30. Mai 1933 , Kleine Exe
Historische Adresse: auf der Exe
Begleitet von den pathetischen Worten und theatralen Gesten des Schauspielers Ferdinand Schröder verbrannte der „Kampfbund für deutsche Kultur“ die Bücher verfolgter Autor*innen.

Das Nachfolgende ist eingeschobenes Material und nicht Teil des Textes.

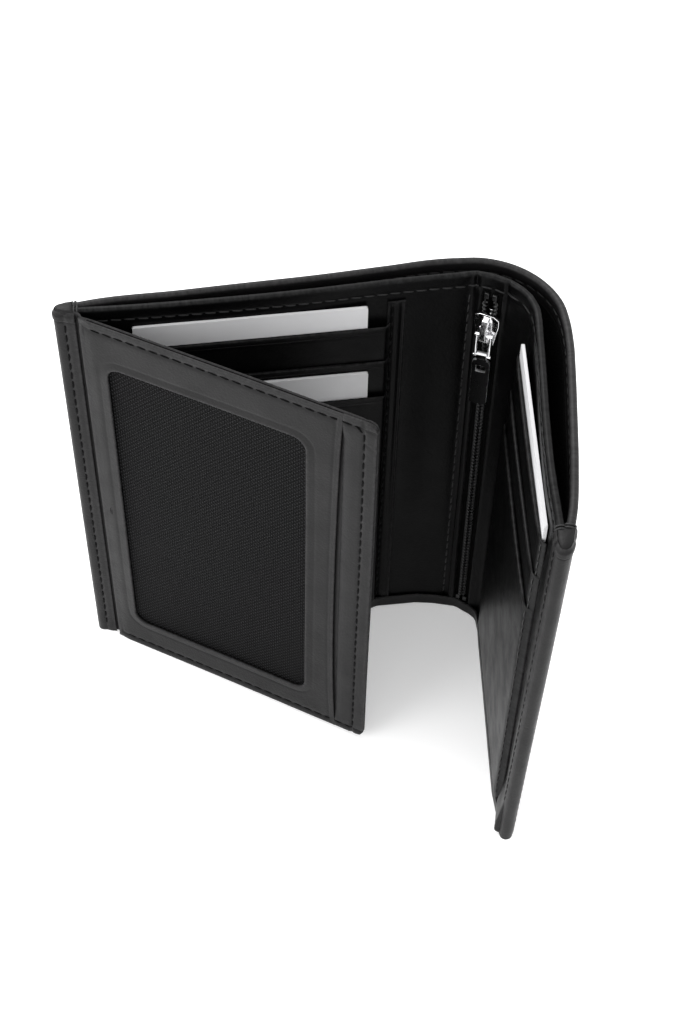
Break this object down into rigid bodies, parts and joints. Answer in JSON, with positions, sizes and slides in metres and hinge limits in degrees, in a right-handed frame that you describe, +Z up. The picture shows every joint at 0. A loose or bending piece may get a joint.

Die Bücherverbrennungen in Flensburg

Von Bernd Philipsen

Seinen größten Auftritt hatte der Schauspieler und Spielleiter Ferdinand Schröder abends unter freiem Himmel und angesichts lodernder Bücherstapel. Als langjährigem Ensemblemitglied des Flensburger Theaters war es ihm nie vergönnt, sich sonderlich hervorzutun, doch an diesem Abend beschwor er vor einem großen, ihm zugetanen Publikum mit theatralischen Gesten und pathetischen Worten die Ziele der Kulturpolitik der neuen Machthaber. Der Bühnenkünstler Ferdinand Schröder (1879-1937) stand dem örtlichen Kampfbund für deutsche Kultur vor und war Initiator und Dramaturg der Bücherverbrennung am 30. Mai 1933 auf dem Versammlungs und Festplatz „Exe“ am Rande der Flensburger Innenstadt.1 Die Hauptrolle übernahm er selbst: Er hielt die „Brandrede“.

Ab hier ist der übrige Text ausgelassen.